In Carlisle and Graggs v. Gray, 10 Ala. Rep. 302, it was decided that the act of 1819, which prescribes the rate of interest, and prohibits the taking of usury, impliedly abrogates the common law, which allowed the borrower to recover back in indebitatus assumpsit all the interest he he had paid above the rate prescribed. Since the passage of the statute, he can only maintain a qui tam action in such case; and then the amount recovered by him “shall be paid into the treasury, for the use of the State.” It cannot be contended, consistently with this decision, that the defendant can be allowed as a payment, the usury paid by his partner on the original notes ; and it is equally clear that it cannot avail him as a set off. A set off is in the nature of a cross action — the defendant becomes an actor, and if he cannot maintain an action in his own name upon the demand, he cannot set it off, at least when sued at law. The case last cited is conclusive to show that the borrower can only maintain a qui tam .action, and that the amount recovered would go into the State treasury.

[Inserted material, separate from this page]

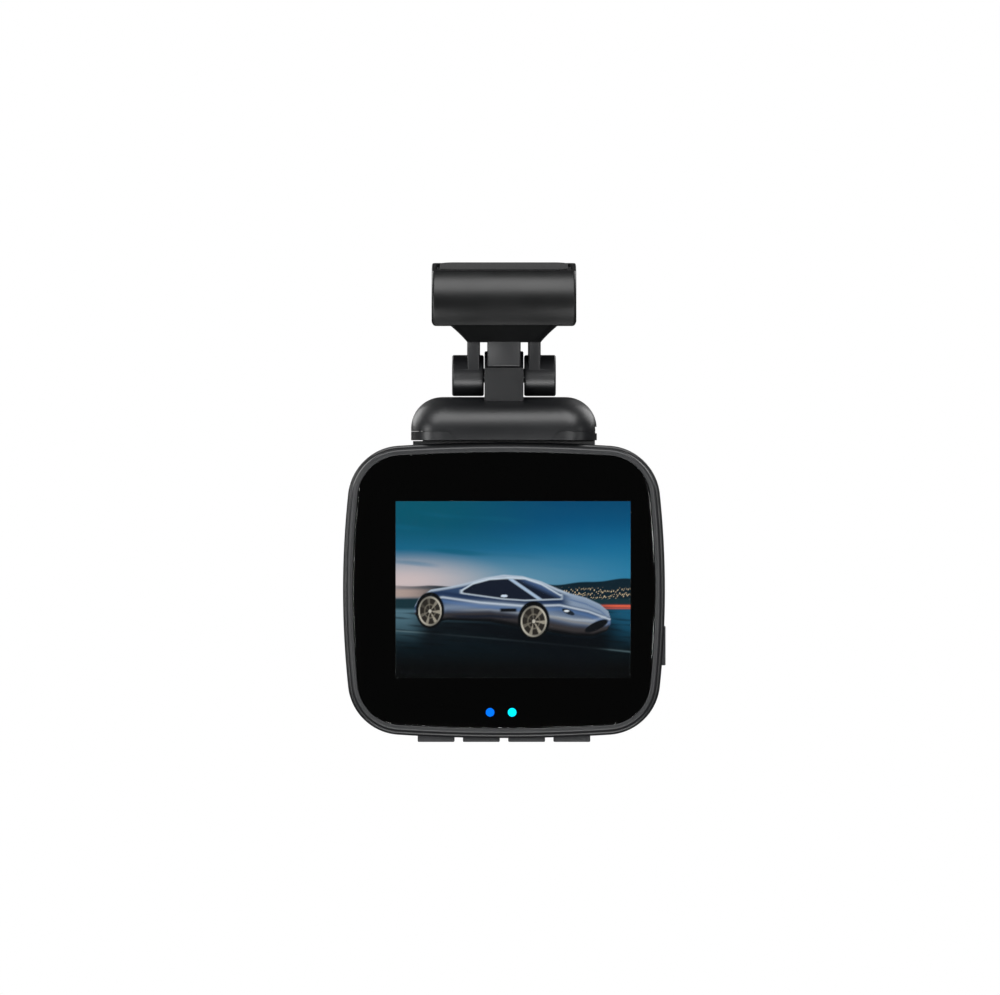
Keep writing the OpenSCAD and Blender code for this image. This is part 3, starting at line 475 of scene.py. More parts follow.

The fact that Ferrand, on account of himself and defendant as partners, borrowed the plaintiff’s money, and the defendant was ignorant of the contract, and the payment of usury, when he gave the note declared on, cannot entitle the defendant to the benefit of the defence he seeks to make. One partner may borrow money upon the account of, and for the benefit of the firm, and a promissory note given in their joint name may be recovered. The original notes then, being given upon a legal consideration, were binding to the-same extent on each of the individual partners, and the ignorance of the defendant cannot aid his defence; more especially as it was not induced by the fraud or other improper-conduct of the plaintiff. See Story on Part, and citations in notes, 151.

Our conclusion is, that the judgment of the circuit court 1 must be affirmed.